• **Written request**:
Make an exact copy of all the data.
START Stored data
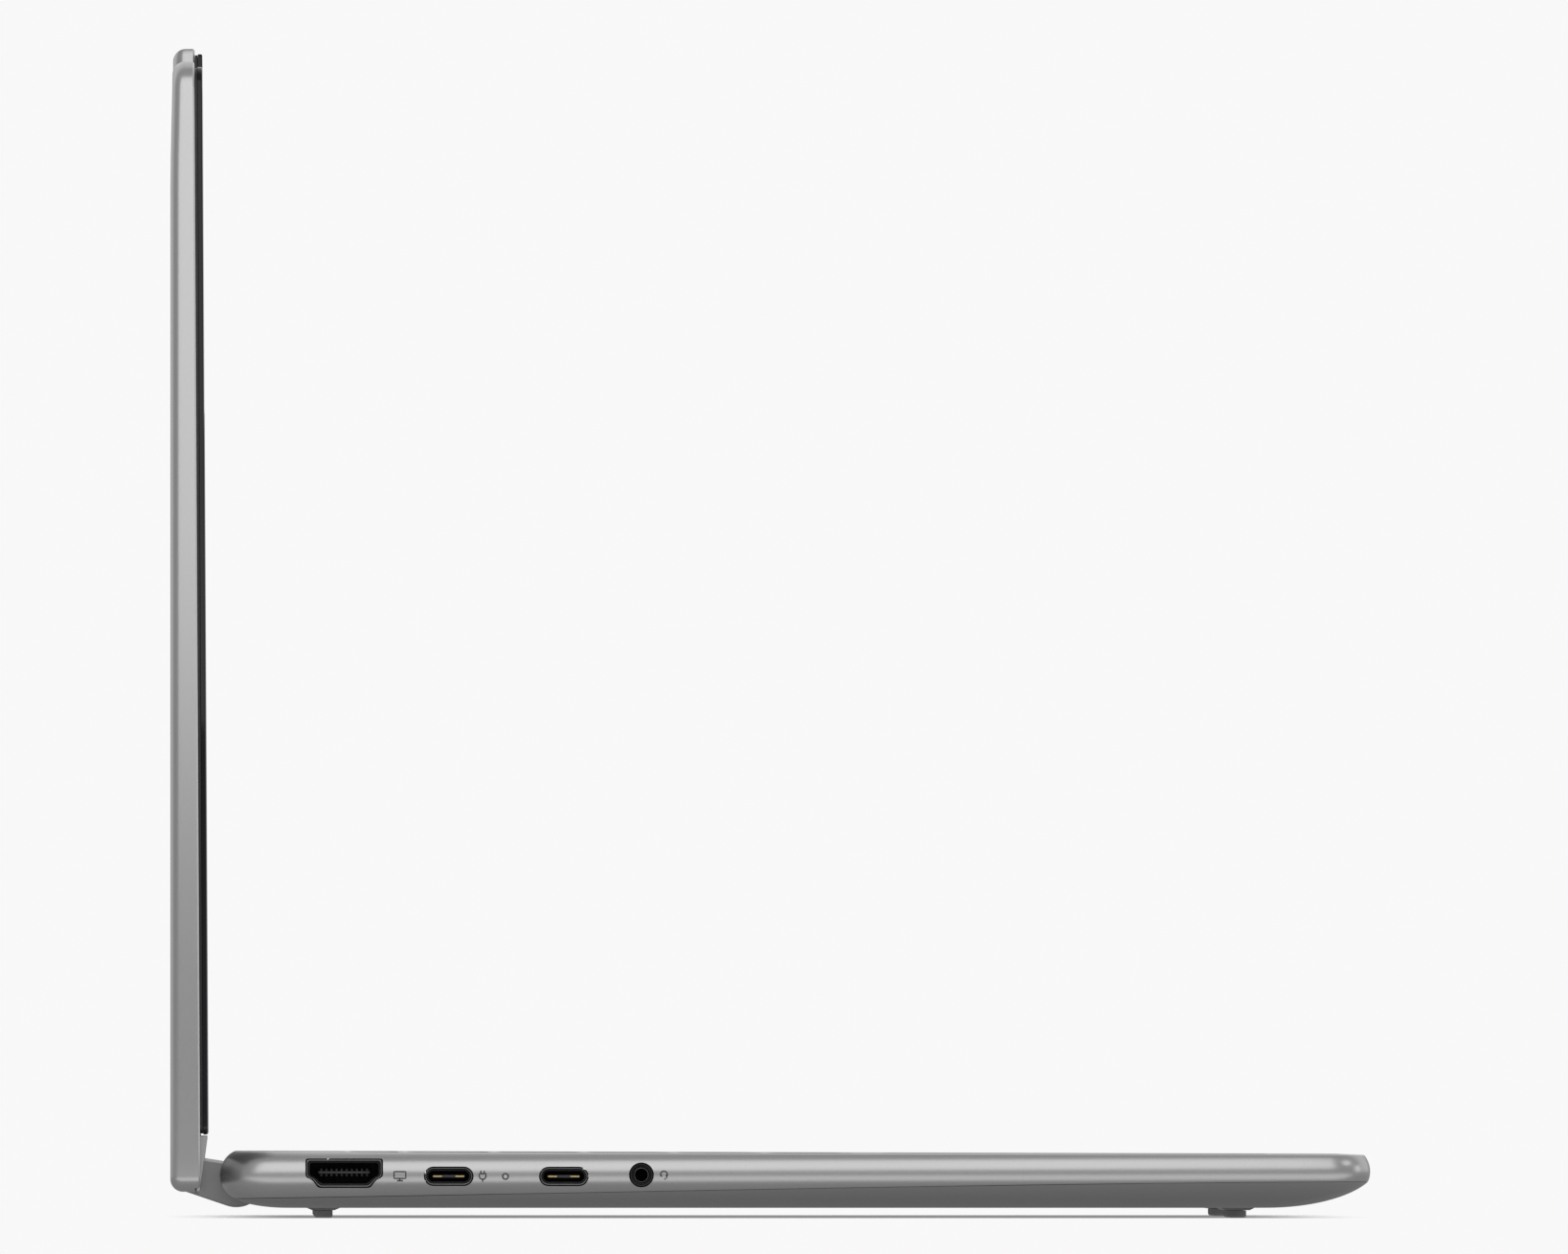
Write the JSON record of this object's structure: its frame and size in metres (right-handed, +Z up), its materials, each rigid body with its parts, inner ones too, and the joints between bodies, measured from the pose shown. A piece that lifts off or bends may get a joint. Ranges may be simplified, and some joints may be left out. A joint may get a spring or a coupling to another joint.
{
  "type": "laptop computer",
  "caption": "Thin metal convertible laptop, open at a right angle, whose two-axis hinge lets the lid turn right round under the base.",
  "frame": {"origin": "on the desk, under the centre of the open machine's bounding box", "axes": "+Z up from the desk, +Y towards the rear, where the lid is hinged, +X to the user's right along the hinge line"},
  "size_m": [0.313, 0.2367, 0.2325],
  "materials": {
    "case_metal": "fine blasted anodised aluminium, mid grey, satin",
    "cover_metal": "fine blasted anodised aluminium, a shade darker than the case",
    "hinge_metal": "satin anodised, same grey as the case",
    "steel": "plain stamped steel",
    "screw_steel": "black plated steel",
    "display_glass": "polished black display glass, opaque when off",
    "display_trim": "matte black plastic",
    "display_panel": "dark display panel",
    "key_plastic": "matte dark grey plastic, lightly textured",
    "touchpad_surface": "etched satin glass in the grey of the case",
    "black_plastic": "matte black moulded plastic",
    "foot_rubber": "matte dark grey rubber",
    "circuit_board": "green solder mask",
    "copper": "plain copper, satin",
    "battery_wrap": "matte black film",
    "light_pipe": "clear white light pipe, unlit"
  },
  "bodies": {
    "base": {"top_case": "case_metal", "bottom_cover": "cover_metal", "rear_foot": "foot_rubber", "front_foot_left": "foot_rubber", "front_foot_right": "foot_rubber", "mainboard": "circuit_board", "ssd": "circuit_board", "battery": "battery_wrap", "fan_housing": "black_plastic", "heat_pipe": "copper", "heat_sink": "copper", "speaker_left": "black_plastic", "speaker_right": "black_plastic", "video_port": "steel", "usb_c_port_rear": "steel", "usb_c_port_front": "steel", "usb_a_port_rear": "steel", "usb_a_port_front": "steel", "card_slot": "steel", "audio_jack": "black_plastic", "charge_led": "light_pipe", "base_hinge_bracket_left": "steel", "base_hinge_bracket_right": "steel", "keyboard_plate": "black_plastic", "bottom_screw_1": "screw_steel", "bottom_screw_2": "screw_steel", "bottom_screw_3": "screw_steel", "bottom_screw_4": "screw_steel", "bottom_screw_5": "screw_steel", "bottom_screw_6": "screw_steel"},
    "hinge_arms": {"hinge_arm_left": "hinge_metal", "hinge_arm_right": "hinge_metal", "lower_shaft_left": "steel", "lower_shaft_right": "steel", "upper_shaft_left": "steel", "upper_shaft_right": "steel"},
    "lid": {"lid_cover": "case_metal", "display_glass": "display_glass", "display_gasket": "display_trim", "lcd_panel": "display_panel", "lid_chin": "case_metal", "camera_module": "black_plastic", "lid_hinge_bracket_left": "steel", "lid_hinge_bracket_right": "steel"},
    "camera_shutter": {"camera_shutter": "display_trim"},
    "touchpad": {"touchpad": "touchpad_surface"},
    "power_button": {"power_button": "case_metal"},
    "fan_rotor": {"fan_rotor": "black_plastic"},
    "function_row_keys": {"function_row_keys": "key_plastic"},
    "number_row_keys": {"number_row_keys": "key_plastic"},
    "backspace_key": {"backspace_key": "key_plastic"},
    "tab_row_keys": {"tab_row_keys": "key_plastic"},
    "caps_row_keys": {"caps_row_keys": "key_plastic"},
    "enter_key": {"enter_key": "key_plastic"},
    "left_shift_key": {"left_shift_key": "key_plastic"},
    "shift_row_keys": {"shift_row_keys": "key_plastic"},
    "right_shift_key": {"right_shift_key": "key_plastic"},
    "bottom_left_keys": {"bottom_left_keys": "key_plastic"},
    "space_bar": {"space_bar": "key_plastic"},
    "bottom_right_keys": {"bottom_right_keys": "key_plastic"}
  },
  "joints": [
    {"name": "lower_hinge", "type": "hinge", "parent": "base", "child": "hinge_arms", "pos_m": [0, 0.10534, 0.00792], "axis": [-1, 0, 0], "range_deg": [-90.47, 90]},
    {"name": "upper_hinge", "type": "hinge", "parent": "hinge_arms", "child": "lid", "pos_m": [0, 0.11596, 0.00774], "axis": [-1, 0, 0], "range_deg": [0, 180]},
    {"name": "camera_shutter_slide", "type": "slide", "parent": "lid", "child": "camera_shutter", "axis": [-1, 0, 0], "range_m": [0, 0.007]},
    {"name": "touchpad_press", "type": "hinge", "parent": "base", "child": "touchpad", "pos_m": [0, -0.024, 0.012], "axis": [1, 0, 0], "range_deg": [0, 0.4], "stiffness_Nm_per_rad": 8, "springref_deg": -0.23},
    {"name": "power_button_press", "type": "slide", "parent": "base", "child": "power_button", "axis": [-1, 0, 0], "range_m": [0, 0.0004], "stiffness_N_per_m": 1500, "springref_m": -0.0003},
    {"name": "fan_spin", "type": "hinge", "parent": "base", "child": "fan_rotor", "pos_m": [-0.05, 0.06, 0.005], "axis": [0, 0, 1], "continuous": true},
    {"name": "function_row_keys_press", "type": "slide", "parent": "base", "child": "function_row_keys", "axis": [0, 0, -1], "range_m": [0, 0.0013], "stiffness_N_per_m": 1500, "springref_m": -0.001},
    {"name": "number_row_keys_press", "type": "slide", "parent": "base", "child": "number_row_keys", "axis": [0, 0, -1], "range_m": [0, 0.0013], "stiffness_N_per_m": 1500, "springref_m": -0.001},
    {"name": "backspace_key_press", "type": "slide", "parent": "base", "child": "backspace_key", "axis": [0, 0, -1], "range_m": [0, 0.0013], "stiffness_N_per_m": 500, "springref_m": -0.001},
    {"name": "tab_row_keys_press", "type": "slide", "parent": "base", "child": "tab_row_keys", "axis": [0, 0, -1], "range_m": [0, 0.0013], "stiffness_N_per_m": 1500, "springref_m": -0.001},
    {"name": "caps_row_keys_press", "type": "slide", "parent": "base", "child": "caps_row_keys", "axis": [0, 0, -1], "range_m": [0, 0.0013], "stiffness_N_per_m": 1500, "springref_m": -0.001},
    {"name": "enter_key_press", "type": "slide", "parent": "base", "child": "enter_key", "axis": [0, 0, -1], "range_m": [0, 0.0013], "stiffness_N_per_m": 500, "springref_m": -0.001},
    {"name": "left_shift_key_press", "type": "slide", "parent": "base", "child": "left_shift_key", "axis": [0, 0, -1], "range_m": [0, 0.0013], "stiffness_N_per_m": 500, "springref_m": -0.001},
    {"name": "shift_row_keys_press", "type": "slide", "parent": "base", "child": "shift_row_keys", "axis": [0, 0, -1], "range_m": [0, 0.0013], "stiffness_N_per_m": 1500, "springref_m": -0.001},
    {"name": "right_shift_key_press", "type": "slide", "parent": "base", "child": "right_shift_key", "axis": [0, 0, -1], "range_m": [0, 0.0013], "stiffness_N_per_m": 500, "springref_m": -0.001},
    {"name": "bottom_left_keys_press", "type": "slide", "parent": "base", "child": "bottom_left_keys", "axis": [0, 0, -1], "range_m": [0, 0.0013], "stiffness_N_per_m": 1500, "springref_m": -0.001},
    {"name": "space_bar_press", "type": "slide", "parent": "base", "child": "space_bar", "axis": [0, 0, -1], "range_m": [0, 0.0013], "stiffness_N_per_m": 500, "springref_m": -0.001},
    {"name": "bottom_right_keys_press", "type": "slide", "parent": "base", "child": "bottom_right_keys", "axis": [0, 0, -1], "range_m": [0, 0.0013], "stiffness_N_per_m": 1500, "springref_m": -0.001}
  ]
}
END Stored data
• **Task output**:
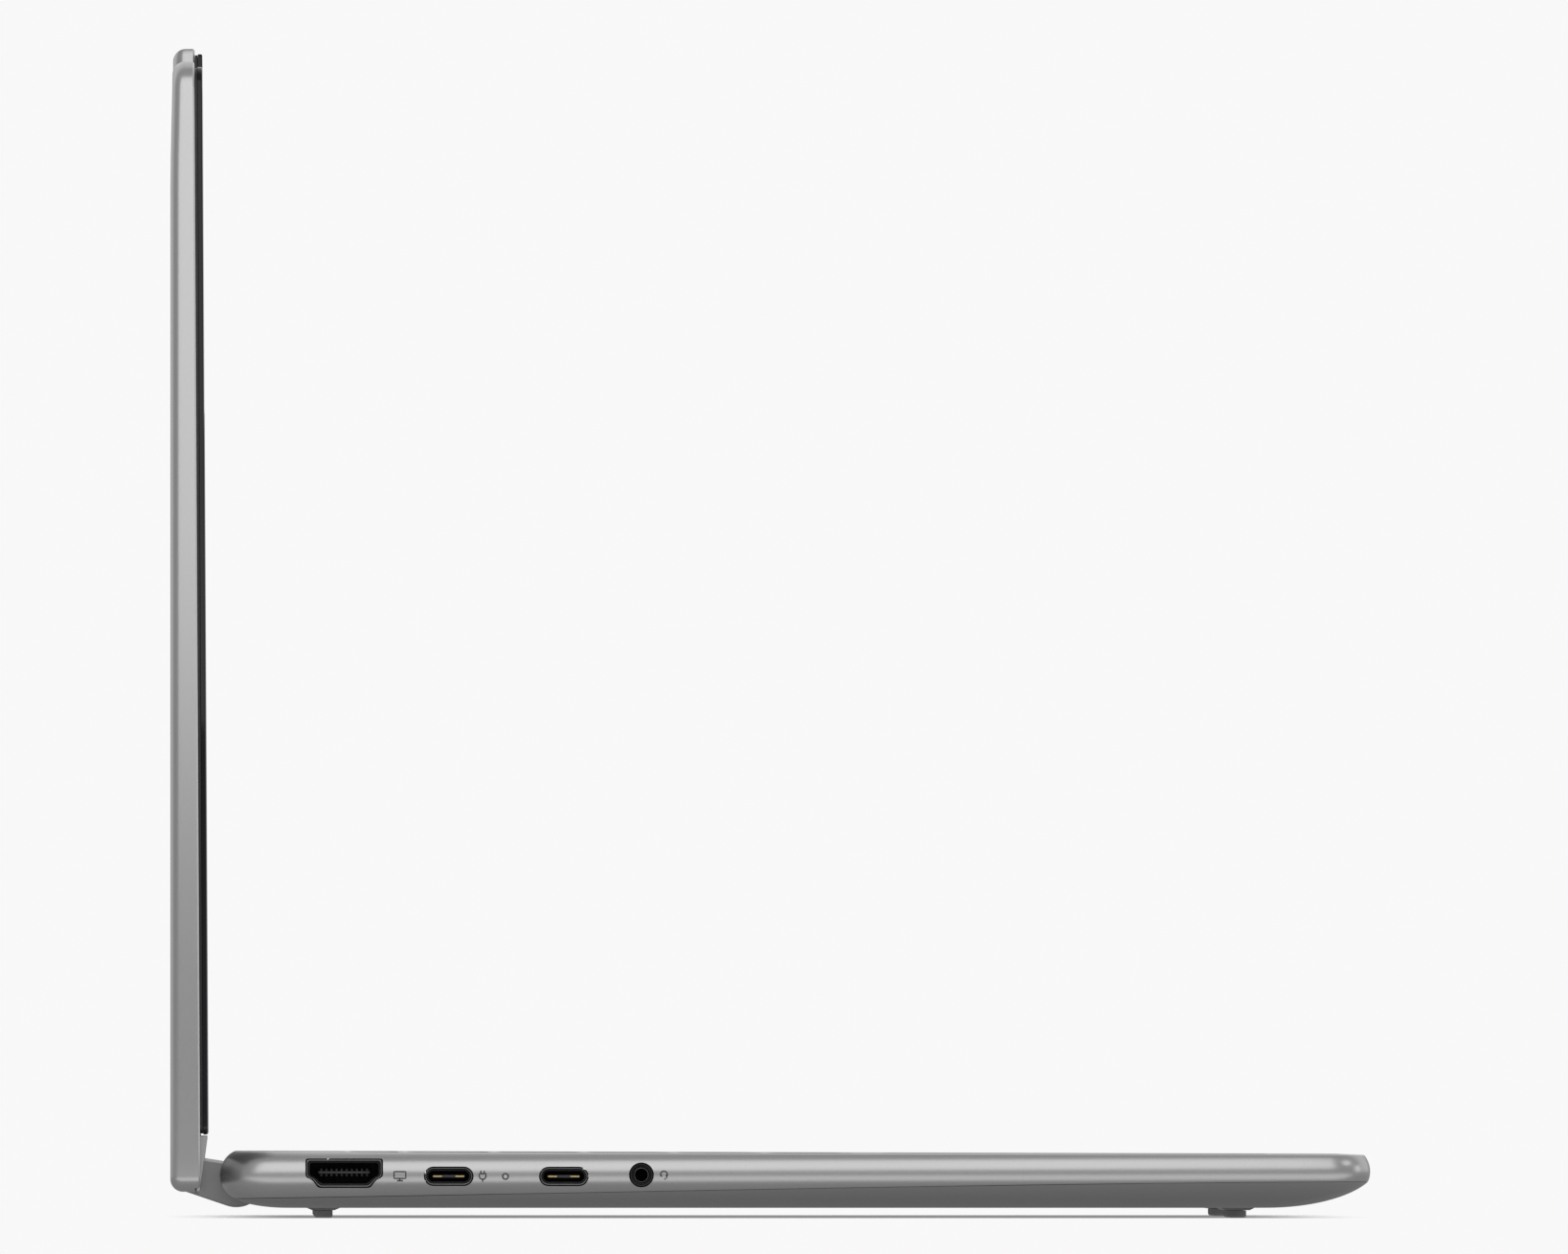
Write the JSON record of this object's structure: its frame and size in metres (right-handed, +Z up), its materials, each rigid body with its parts, inner ones too, and the joints between bodies, measured from the pose shown. A piece that lifts off or bends may get a joint. Ranges may be simplified, and some joints may be left out. A joint may get a spring or a coupling to another joint.
{
  "type": "laptop computer",
  "caption": "Thin metal convertible laptop, open at a right angle, whose two-axis hinge lets the lid turn right round under the base.",
  "frame": {"origin": "on the desk, under the centre of the open machine's bounding box", "axes": "+Z up from the desk, +Y towards the rear, where the lid is hinged, +X to the user's right along the hinge line"},
  "size_m": [0.313, 0.2367, 0.2325],
  "materials": {
    "case_metal": "fine blasted anodised aluminium, mid grey, satin",
    "cover_metal": "fine blasted anodised aluminium, a shade darker than the case",
    "hinge_metal": "satin anodised, same grey as the case",
    "steel": "plain stamped steel",
    "screw_steel": "black plated steel",
    "display_glass": "polished black display glass, opaque when off",
    "display_trim": "matte black plastic",
    "display_panel": "dark display panel",
    "key_plastic": "matte dark grey plastic, lightly textured",
    "touchpad_surface": "etched satin glass in the grey of the case",
    "black_plastic": "matte black moulded plastic",
    "foot_rubber": "matte dark grey rubber",
    "circuit_board": "green solder mask",
    "copper": "plain copper, satin",
    "battery_wrap": "matte black film",
    "light_pipe": "clear white light pipe, unlit"
  },
  "bodies": {
    "base": {"top_case": "case_metal", "bottom_cover": "cover_metal", "rear_foot": "foot_rubber", "front_foot_left": "foot_rubber", "front_foot_right": "foot_rubber", "mainboard": "circuit_board", "ssd": "circuit_board", "battery": "battery_wrap", "fan_housing": "black_plastic", "heat_pipe": "copper", "heat_sink": "copper", "speaker_left": "black_plastic", "speaker_right": "black_plastic", "video_port": "steel", "usb_c_port_rear": "steel", "usb_c_port_front": "steel", "usb_a_port_rear": "steel", "usb_a_port_front": "steel", "card_slot": "steel", "audio_jack": "black_plastic", "charge_led": "light_pipe", "base_hinge_bracket_left": "steel", "base_hinge_bracket_right": "steel", "keyboard_plate": "black_plastic", "bottom_screw_1": "screw_steel", "bottom_screw_2": "screw_steel", "bottom_screw_3": "screw_steel", "bottom_screw_4": "screw_steel", "bottom_screw_5": "screw_steel", "bottom_screw_6": "screw_steel"},
    "hinge_arms": {"hinge_arm_left": "hinge_metal", "hinge_arm_right": "hinge_metal", "lower_shaft_left": "steel", "lower_shaft_right": "steel", "upper_shaft_left": "steel", "upper_shaft_right": "steel"},
    "lid": {"lid_cover": "case_metal", "display_glass": "display_glass", "display_gasket": "display_trim", "lcd_panel": "display_panel", "lid_chin": "case_metal", "camera_module": "black_plastic", "lid_hinge_bracket_left": "steel", "lid_hinge_bracket_right": "steel"},
    "camera_shutter": {"camera_shutter": "display_trim"},
    "touchpad": {"touchpad": "touchpad_surface"},
    "power_button": {"power_button": "case_metal"},
    "fan_rotor": {"fan_rotor": "black_plastic"},
    "function_row_keys": {"function_row_keys": "key_plastic"},
    "number_row_keys": {"number_row_keys": "key_plastic"},
    "backspace_key": {"backspace_key": "key_plastic"},
    "tab_row_keys": {"tab_row_keys": "key_plastic"},
    "caps_row_keys": {"caps_row_keys": "key_plastic"},
    "enter_key": {"enter_key": "key_plastic"},
    "left_shift_key": {"left_shift_key": "key_plastic"},
    "shift_row_keys": {"shift_row_keys": "key_plastic"},
    "right_shift_key": {"right_shift_key": "key_plastic"},
    "bottom_left_keys": {"bottom_left_keys": "key_plastic"},
    "space_bar": {"space_bar": "key_plastic"},
    "bottom_right_keys": {"bottom_right_keys": "key_plastic"}
  },
  "joints": [
    {"name": "lower_hinge", "type": "hinge", "parent": "base", "child": "hinge_arms", "pos_m": [0, 0.10534, 0.00792], "axis": [-1, 0, 0], "range_deg": [-90.47, 90]},
    {"name": "upper_hinge", "type": "hinge", "parent": "hinge_arms", "child": "lid", "pos_m": [0, 0.11596, 0.00774], "axis": [-1, 0, 0], "range_deg": [0, 180]},
    {"name": "camera_shutter_slide", "type": "slide", "parent": "lid", "child": "camera_shutter", "axis": [-1, 0, 0], "range_m": [0, 0.007]},
    {"name": "touchpad_press", "type": "hinge", "parent": "base", "child": "touchpad", "pos_m": [0, -0.024, 0.012], "axis": [1, 0, 0], "range_deg": [0, 0.4], "stiffness_Nm_per_rad": 8, "springref_deg": -0.23},
    {"name": "power_button_press", "type": "slide", "parent": "base", "child": "power_button", "axis": [-1, 0, 0], "range_m": [0, 0.0004], "stiffness_N_per_m": 1500, "springref_m": -0.0003},
    {"name": "fan_spin", "type": "hinge", "parent": "base", "child": "fan_rotor", "pos_m": [-0.05, 0.06, 0.005], "axis": [0, 0, 1], "continuous": true},
    {"name": "function_row_keys_press", "type": "slide", "parent": "base", "child": "function_row_keys", "axis": [0, 0, -1], "range_m": [0, 0.0013], "stiffness_N_per_m": 1500, "springref_m": -0.001},
    {"name": "number_row_keys_press", "type": "slide", "parent": "base", "child": "number_row_keys", "axis": [0, 0, -1], "range_m": [0, 0.0013], "stiffness_N_per_m": 1500, "springref_m": -0.001},
    {"name": "backspace_key_press", "type": "slide", "parent": "base", "child": "backspace_key", "axis": [0, 0, -1], "range_m": [0, 0.0013], "stiffness_N_per_m": 500, "springref_m": -0.001},
    {"name": "tab_row_keys_press", "type": "slide", "parent": "base", "child": "tab_row_keys", "axis": [0, 0, -1], "range_m": [0, 0.0013], "stiffness_N_per_m": 1500, "springref_m": -0.001},
    {"name": "caps_row_keys_press", "type": "slide", "parent": "base", "child": "caps_row_keys", "axis": [0, 0, -1], "range_m": [0, 0.0013], "stiffness_N_per_m": 1500, "springref_m": -0.001},
    {"name": "enter_key_press", "type": "slide", "parent": "base", "child": "enter_key", "axis": [0, 0, -1], "range_m": [0, 0.0013], "stiffness_N_per_m": 500, "springref_m": -0.001},
    {"name": "left_shift_key_press", "type": "slide", "parent": "base", "child": "left_shift_key", "axis": [0, 0, -1], "range_m": [0, 0.0013], "stiffness_N_per_m": 500, "springref_m": -0.001},
    {"name": "shift_row_keys_press", "type": "slide", "parent": "base", "child": "shift_row_keys", "axis": [0, 0, -1], "range_m": [0, 0.0013], "stiffness_N_per_m": 1500, "springref_m": -0.001},
    {"name": "right_shift_key_press", "type": "slide", "parent": "base", "child": "right_shift_key", "axis": [0, 0, -1], "range_m": [0, 0.0013], "stiffness_N_per_m": 500, "springref_m": -0.001},
    {"name": "bottom_left_keys_press", "type": "slide", "parent": "base", "child": "bottom_left_keys", "axis": [0, 0, -1], "range_m": [0, 0.0013], "stiffness_N_per_m": 1500, "springref_m": -0.001},
    {"name": "space_bar_press", "type": "slide", "parent": "base", "child": "space_bar", "axis": [0, 0, -1], "range_m": [0, 0.0013], "stiffness_N_per_m": 500, "springref_m": -0.001},
    {"name": "bottom_right_keys_press", "type": "slide", "parent": "base", "child": "bottom_right_keys", "axis": [0, 0, -1], "range_m": [0, 0.0013], "stiffness_N_per_m": 1500, "springref_m": -0.001}
  ]
}